彼女は蜂蜜をまぜたおいしいブドー酒を出されたが飲まず、農民たちが収穫どきに飲むハッカをまぜた大麦湯を所望した。
上記の部分が根拠なのかはよくわかりませんが、おおよそは「農民を中心によく飲まれていた」という見解になっているようです。
マグロの塩焼きにパン、ワイン 古代ギリシャの食文化とは
古代ギリシャの飲み物にはどんなものがあったのでしょう?
「キュケオン」は農民を中心によく飲まれていた清涼飲料水です。大麦のひき割り粉にミントを混ぜたもので、儀式の際にも用いられていました。
この記事の主な資料はこちらの本のようです。
変身物語
ホメーロス風讃歌(ギリシャ神話)の別系統のバージョン(とても雑な説明)。
日本だと「ギリシャ・ローマ神話」みたいなタイトルで翻訳されている気がする(推測)
『変身物語』(へんしんものがたり、ラテン語: Metamorphoses)は、古代ローマの詩人オウィディウスによるラテン文学の名作。神話原典のひとつである。『転身物語』(てんしんものがたり)や、原題のまま『メタモルポーセース』などとも呼ばれる。
15巻で構成されており、ギリシア・ローマ神話の登場人物たちが様々なもの(動物、植物、鉱物、更には星座や神など)に変身してゆくエピソードを集めた物語となっている。
ペルセポネー2 「ペルセポネーの略奪」の物語は,いくつものヴァージョンがあります.“エロースの矢がハーデースを射たこと”から始まるヴァージョンに対 し,“ゼウスが初めから了承した略奪劇だった”とする話.キーとなる果物「ザクロ」の位置づけも,微妙に異なります.ギリシャ語で書かれた「ホメーロス風 讃歌」, ラテン語で書かれた「変身物語」のどちらかから採られた話かによる?
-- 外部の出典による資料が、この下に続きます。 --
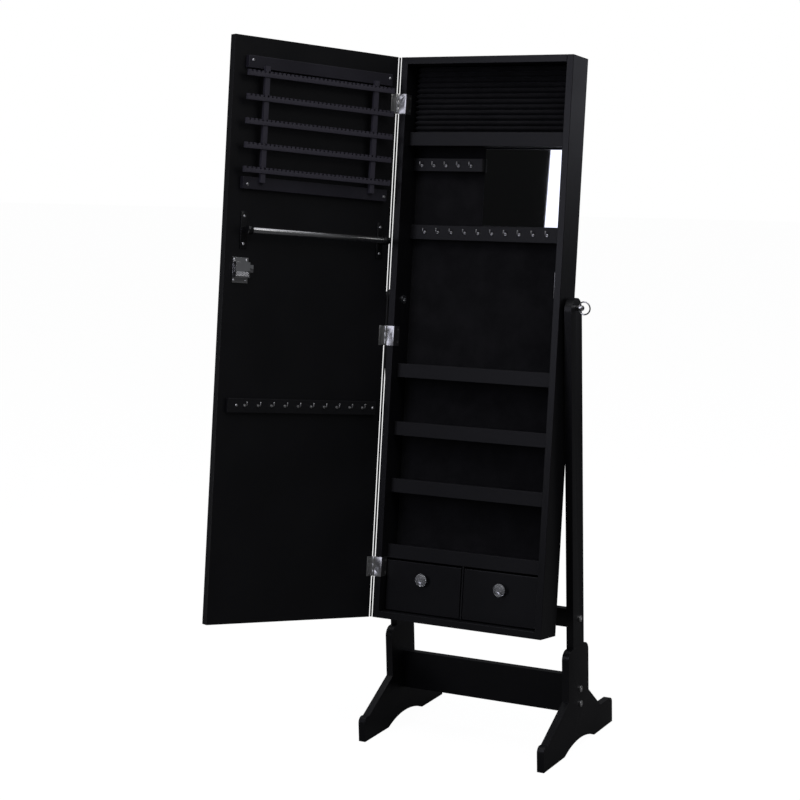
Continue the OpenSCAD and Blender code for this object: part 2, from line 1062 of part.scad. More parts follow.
module door_screws() {
    leaf_screw_l = 10;
    cleat_screw_u = [28, 363];
    cleat_screw_z = [10, 16];
    bar_screw_z = 15;
    bracket_screw = 28;
    bracket_plate_t = 3;
    lock_screw_x = [148.5, 177];
    lock_screw_z = [705.5, 747.5];
    lock_plate_t = 2;
    color(steel)
        on_door() {
            for (z = hinge_z, side = [-1, 1])
                translate([leaf_screw - half_w, door_y + leaf_t, z + side * hinge_screw])
                    rotate([-90, 0, 0])
                        flush_screw(leaf_screw_l);
            for (u = cleat_screw_u) {
                for (i = [0, 1])
                    door_screw(u0 + u, cleat_z[i] + cleat_screw_z[i], cleat_t);
                door_screw(u0 + u - 1.5, door_bar_z + bar_screw_z, door_bar_t);
            }
            for (u = rod_u, side = [-1, 1])
                door_screw(u0 + u, rod_z + side * bracket_screw, bracket_plate_t);
            for (x = lock_screw_x, z = lock_screw_z)
                door_screw(x, z, lock_plate_t);
        }
}

post(-1);  // post_left
post(1);  // post_right
foot(-1);  // foot_left
foot(1);  // foot_right
stretcher_board();
rear_rail();
stand_bolts();
barrel_nuts();
pivot_screw(-1);  // pivot_screw_left
pivot_screw(1);  // pivot_screw_right
pull_ring(-1);  // pull_ring_left
pull_ring(1);  // pull_ring_right
pivot_spacers();
pivot_inserts();
side_panel(-1);  // side_panel_left
side_panel(1);  // side_panel_right
top_panel();
bottom_panel();
back_panel();
back_lining();
ring_cushion();
ring_shelf_board();
ring_shelf_lip();
vanity_mirror();
upper_hook_bar();
lower_hook_bar();
cabinet_hooks();
shelf_board(shelf_z[0]);  // shelf_board_1
shelf_board(shelf_z[1]);  // shelf_board_2
shelf_board(shelf_z[2]);  // shelf_board_3
shelf_board(shelf_z[3]);  // shelf_board_4
shelf_lip(shelf_z[0], lip_h);  // shelf_lip_1
shelf_lip(shelf_z[1], lip_h);  // shelf_lip_2
shelf_lip(shelf_z[2], lip_h);  // shelf_lip_3
shelf_lip(shelf_z[3], lip_h);  // shelf_lip_4
drawer_divider();
hinge_frame_leaves();
strike_plate();
cabinet_screws();
drawer_front(-1);  // drawer_front_left
drawer_front(1);  // drawer_front_right
drawer_tray(-1);  // drawer_tray_left
drawer_tray(1);  // drawer_tray_right
knob(-1);  // knob_left
knob(1);  // knob_right
door_panel();
door_mirror();
hinge_door_leaves();
hinge_pins();
earring_cleats();
earring_bars();
earring_strips();
rod_brackets();
scarf_rod();
lock_housing();
lock_bolt();
lock_plug();
door_hook_bar();
door_hooks();
door_screws();
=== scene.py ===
# %% [markdown]
# # A free-standing jewelry armoire
# A shallow mirror cabinet hangs between two posts on two screws, so that it can lean back.
# Its door is swung open and shows what it holds: earring strips, a scarf rod, hooks, shelves,
# a padded ring bed and two small drawers. This file dresses the measured model in real finishes.
# We start by loading that model. It comes with a size, a place and a body for every part.

import json
from math import atan2, cos, pi, radians, sin, sqrt

import bmesh
import bpy
from mathutils import Matrix, Vector, noise


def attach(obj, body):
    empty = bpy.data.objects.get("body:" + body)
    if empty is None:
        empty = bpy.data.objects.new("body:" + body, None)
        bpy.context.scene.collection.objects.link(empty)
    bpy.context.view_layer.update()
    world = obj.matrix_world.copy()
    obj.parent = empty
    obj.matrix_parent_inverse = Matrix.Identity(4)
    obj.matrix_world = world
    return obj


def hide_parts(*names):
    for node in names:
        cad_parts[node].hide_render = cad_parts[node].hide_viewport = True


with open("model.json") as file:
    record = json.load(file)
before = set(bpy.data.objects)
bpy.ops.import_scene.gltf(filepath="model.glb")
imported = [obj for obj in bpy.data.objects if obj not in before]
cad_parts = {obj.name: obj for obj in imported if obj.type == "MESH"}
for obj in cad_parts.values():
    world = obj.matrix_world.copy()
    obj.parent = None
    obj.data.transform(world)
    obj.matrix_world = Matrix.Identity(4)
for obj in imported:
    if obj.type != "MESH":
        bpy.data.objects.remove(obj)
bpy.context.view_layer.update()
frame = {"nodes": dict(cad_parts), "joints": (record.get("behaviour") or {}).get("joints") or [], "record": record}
nodes = frame["nodes"]
joints = {joint["name"]: joint for joint in frame["joints"]}
body_of_node = {
    node: body
    for body, members in frame["record"]["behaviour"]["bodies"].items()
    for node in members
}

# %% [markdown]
# ## Two drawing boards
# The cabinet leans back and its door is open, so nothing on them is square to the world.
# One way out is to turn every piece after it is made. It is simpler to draw each piece upright,
# in millimetres, on a flat drawing board, and to let one matrix carry it to its place.
# The cabinet's board has its origin at the middle of the front lower edge. The door's board is
# the same one with the door shut, so its matrix also swings the piece about the hinge.

# %% The cabinet's board and the door's board
MM = 0.001
PIVOT_IN, PIVOT_UP = 38, 686
HINGE = Vector((-203.3, -1.2, 0))

upright = -Vector(joints["door_swing"]["axis"])
lean = atan2(upright.y, upright.z)
swing = radians(-joints["door_swing"]["range_deg"][0])
pivot = Vector(joints["cabinet_tilt"]["pos_m"])

IN_CABINET = (
    Matrix.Translation(pivot)
    @ Matrix.Rotation(-lean, 4, "X")
    @ Matrix.Scale(MM, 4)
    @ Matrix.Translation((0, -PIVOT_IN, -PIVOT_UP))
)
ON_DOOR = (
    IN_CABINET
    @ Matrix.Translation(HINGE)
    @ Matrix.Rotation(-swing, 4, "Z")
    @ Matrix.Translation(-HINGE)
)
print("lean", round(lean * 180 / pi, 2), "degrees, door open", round(swing * 180 / pi, 1))

# %% [markdown]
# ## Writing shader maths as plain sums
# A node tree is hard to read as code. The small class `Flow` wraps a socket, so that
# `1 - mask * 0.5` adds the Math nodes by itself. `Finish` holds one material: its `add` method
# makes any other node from its type, its settings and what goes into its sockets.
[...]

http://yachikusakusaki.hatenablog.com/entry/2018/04/09/005253
1年のうち三分の一は冥界で過ごし,残りの三分の二は地上で暮らすことになります.(ホメーロス風讃歌)(変身物語では1/2冥界,1/2地上)
http://yachikusakusaki.hatenablog.com/entry/2018/04/11/025636
転身物語(上)グーテンベルク21 田中秀央・前田敬作訳
今回必要なのはデメテルの地上放浪の話(の中でキュケオンをもらった話)なわけですが、変身物語でもその場面はあるようです。
要確認用メモ。
(106)水とハルタデと妙った大麦とをまぜたスープのようなもの。蜂蜜で甘味をそえたり、 チーズやぶどう酒をくわえることもあった。なお、ここに出てくる老婆は、娘をさがしてエレウシス(アテナエの北西海岸、 ケレス・デメテル崇拝の中心地)に来たケレスを歓待したといわれるバウボのことであろう。
著者: オウィディウス/田中秀央・前田敬作訳
訳者からすると電子書籍の元の本はこちらのようです。1966年に人文書院より。
ケレス=ローマ神話に登場する豊穣神、地母神、地下神。 古くからギリシア神話のデーメーテールと同一視
「ハルタデ」は植物名で良いのかな…。
ここでのポイントは「炒った大麦」と炒っていることを明記してある事かなと。あとは「チーズやぶどう酒」は「入れることもある」という説明になっている。
変身物語(上) 岩波文庫 中村善也訳
底本は原則としてW・S・アンダーソン校訂のトイプナー本。
巻5・ケレス 440~460(p202)より
労苦に疲れて、渇きがつのりますが、口を湿すべき泉もないのです。
そうこうするうちに、たまたま、藁でふいた小屋が目にはいります。
ちっぽけな戸をたたくと、なかから老婆が出て来て、
女神を眺めます。水を求めると、
煎った麦を浮かした蜂蜜酒をさし出しました。
女神がそれを飲んでいると、見るからにつらの皮の厚そうな、不敵な少年が、
女神の前に立って、あざ笑いながら、「がつがつした婆さんだな」といったのです。
腹を立てた女神は、まだ飲み残しの、酒と混ざった麦粒を、
そういっている少年に浴びせかけました。
下記は別項で挙げた藤村シシンさんの再現料理制作のまとめで、「2.秘技おかゆ」の見出しの項目がキュケオーンです。
まとめにあった「デメテルが無礼な人間に浴びせかけたりしている描写」という説明はこの変身物語の場面のようです。つまりオデュッセイアの記述と、変身物語の記述を参考にしています。
#古代ギリシャ料理 を作る~悪魔のクソ風味マグロ、秘儀おかゆ、女陰型の神聖ケーキ等
水に浸しておいた大麦にギリシャ産赤ワインを入れ、山羊のチーズ、蜂蜜を入れ熱して混ぜる
上記に引用した岩波文庫版の訳文だと「煎った麦を浮かした蜂蜜酒」となっています。
水をくださいとお願いしたデメテルに、麦を浮かせた蜂蜜酒という「水分」を渡しています。飲み残しに関しても酒と混ざった麦粒という説明です。これを浴びせかけられたことで少年にはまだらのシミが肌に浮かんで「まだらとかげ」になってしまいます。
この訳文では完全に「水分メインの飲物」として扱われています。